A la única figura cristiana respetable del
guión, al rey Balduino IV, que sobrellevó su lepra con heroísmo cristiano, no
sólo se le niega sus victorias por desistimiento enemigo de Saladino, quien se
retiró varias veces ante su comparecencia al frente del ejército sin mediar
ningún parlamento, sino que se le presenta sugiriendo al protagonista que
elimine al marido de su hermana para desposarla. Claro que a su sucesor, Guido
de Lusignan, se le presenta asesinando por propia mano, delante de la corte
reunida, nada menos que a un parlamentario enemigo ¿cabe algo más aberrante?
Frente a semejantes invenciones, de Saladino
se ocultan ciertos ‘pequeños’ detalles para magnificar una caballerosidad que
ciertamente existió: así, que los cristianos de Jerusalem pudieron dejarla
libremente porque permitió que se pagara un rescate colectivo por ellos, o que
los caballeros de las órdenes militares capturados en Hattin fueron asesinados
a sangre fría (algunos dicen que fueron repartidos entre ciertos musulmanes
para que cada cual determinase su género de muerte). Más aún, se inventa a un Saladino en la
Jerusalem conquistada recogiendo del suelo y reponiendo una cruz enjoyada,
oportunamente abandonada en la evacuación y olvidada por los saqueadores.
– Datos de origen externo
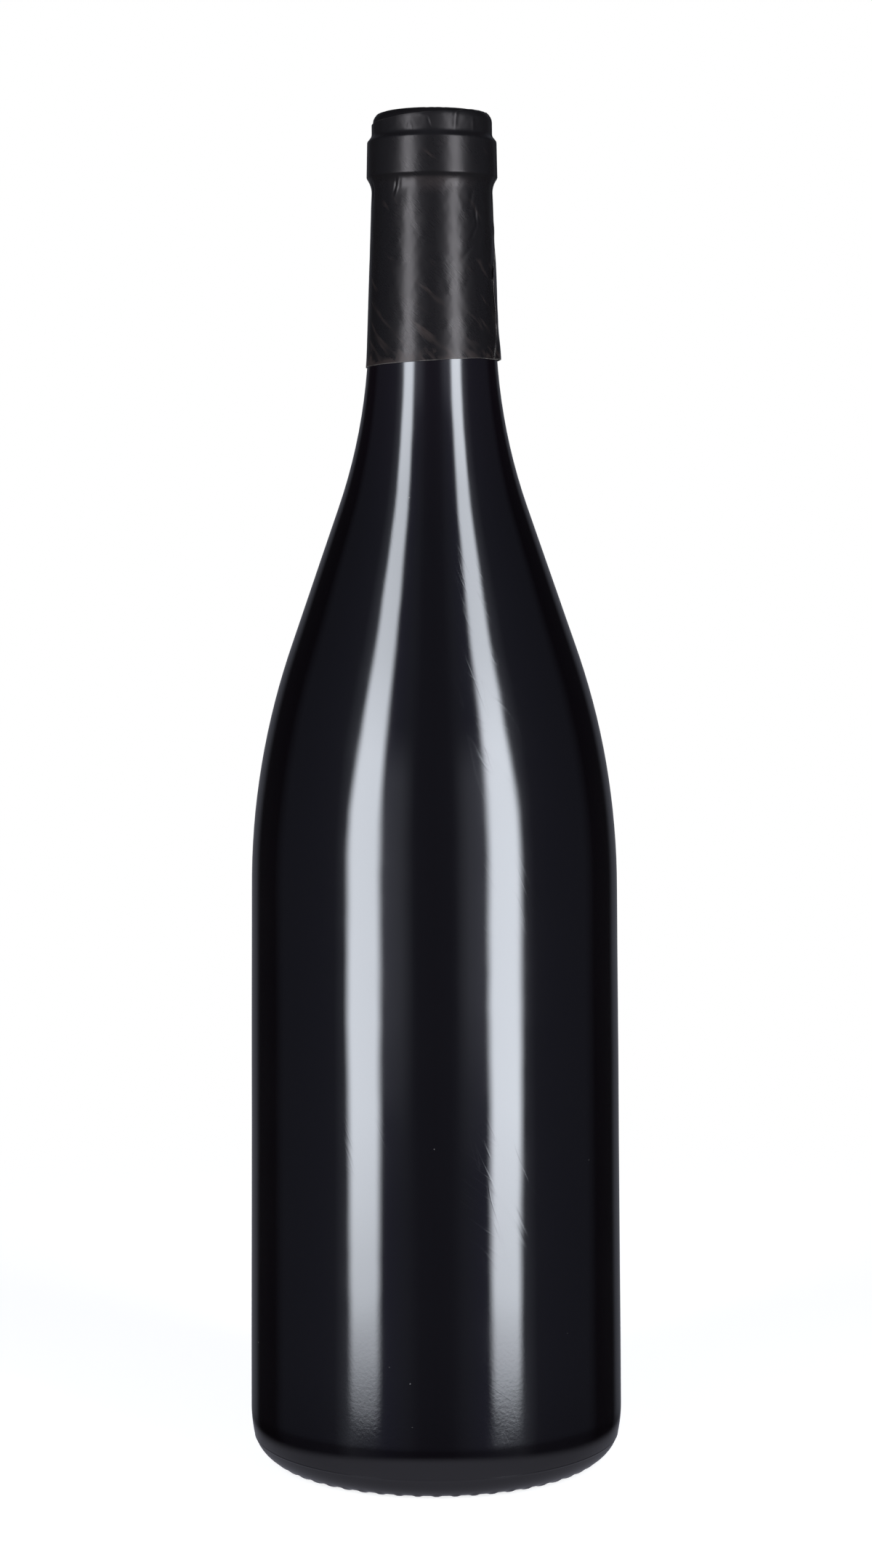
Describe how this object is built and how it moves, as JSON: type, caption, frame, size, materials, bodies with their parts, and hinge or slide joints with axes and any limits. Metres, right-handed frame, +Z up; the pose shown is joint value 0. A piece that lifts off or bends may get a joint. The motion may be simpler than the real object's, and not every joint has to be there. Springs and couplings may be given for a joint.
{
  "type": "wine bottle",
  "caption": "Full, sealed wine bottle with sloping shoulders, opaque dark glass, a hollow under the base and a black shrunk-film capsule over the closure.",
  "frame": {"origin": "centre of the base, on the surface the bottle stands on", "axes": "+Z up along the bottle's axis, -Y towards the front, +X towards the capsule's lap seam"},
  "size_m": [0.082, 0.082, 0.2974],
  "materials": {
    "glass": "moulded, polished, reads as opaque black",
    "film": "satin black shrink film, slightly brushed and creased"
  },
  "bodies": {
    "root": {"glass_bottle": "glass", "capsule_top_disc": "film", "capsule_sleeve": "film"}
  },
  "joints": []
}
¿Creerá alguien al ver esa película que no ya Bin Laden, sino el más moderado
de los inmigrantes musulmanes, va a reponer de pie lo que para ellos es un
ídolo?
¿Y el protagonista? En él está siempre la
clave de la historia, y también lo está de que “El Reino de los Cielos” no sea
una buena película. El protagonista, siendo agnóstico (para los que digan que
en la Edad Media no hubo milagros), se integra llevado por las circunstancias
entre los cruzados, se mantiene permanentemente al margen de los móviles de
éstos, ya fueran religiosos o terrenos, y retorna (inverosimilitud final) a su
lugar natal renunciando a su condición de noble, pero sustituyendo a su
anterior esposa con la Princesa Sibila, también de incógnito. De este modo
Riddley Scott nos muestra el final feliz que negó a Russell Crowe en Gladiator.
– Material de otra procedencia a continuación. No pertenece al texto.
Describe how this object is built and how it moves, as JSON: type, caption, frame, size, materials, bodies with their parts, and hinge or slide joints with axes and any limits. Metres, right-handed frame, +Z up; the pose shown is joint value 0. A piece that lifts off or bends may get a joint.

Ahora bien, el personaje de “Gladiator” era
mucho más comprensible que éste, aquel era un pagano estoico, piadoso, amante
de su familia y necesitado de venganza. Este Balian cinematográfico no
manifiesta grandes pasiones, ni el espectador se explica en qué apoya su
distanciada rectitud incorruptible. Cómo nuestro protagonista no se implica
íntimamente en la lucha colectiva de sus contemporáneos nos encontramos ante
una película bélica sin épica, y como tampoco evoluciona moralmente de su
escepticismo desencantado a lo largo de su periplo, tampoco hay drama. La
película, así, es un espectáculo apabullante pero sin historia central.
“El
Reino de los Cielos” pretende establecer que la mejor posición moral y humana
es el cristianismo sin Cristo, la elevada moral sin por qué de la que es
ejemplo nuestro personaje. La Iglesia histórica no sólo es innecesaria, sino
opuesta.
Los católicos tenemos el deber de defender la
verdad de la historia y de nuestra Fe. Advertir a nuestros hermanos de que no
paguen entradas para someterse a tal manipulación. Reclamar que haya asesores
cristianos, como lo ha habido musulmán, en películas que aborden nuestras
creencias e historia. Y fortalecer nuestra Fe, sin aceptar que nos creen
escrúpulos indebidos: ¡los cruzados de verdad eran cristianos! Ni malvados
irremisibles, ni santos agnósticos.
Las Cruzadas, histórica y moralmente tienen
una explicación y una justificación cristianas y nos conviene conocerlas.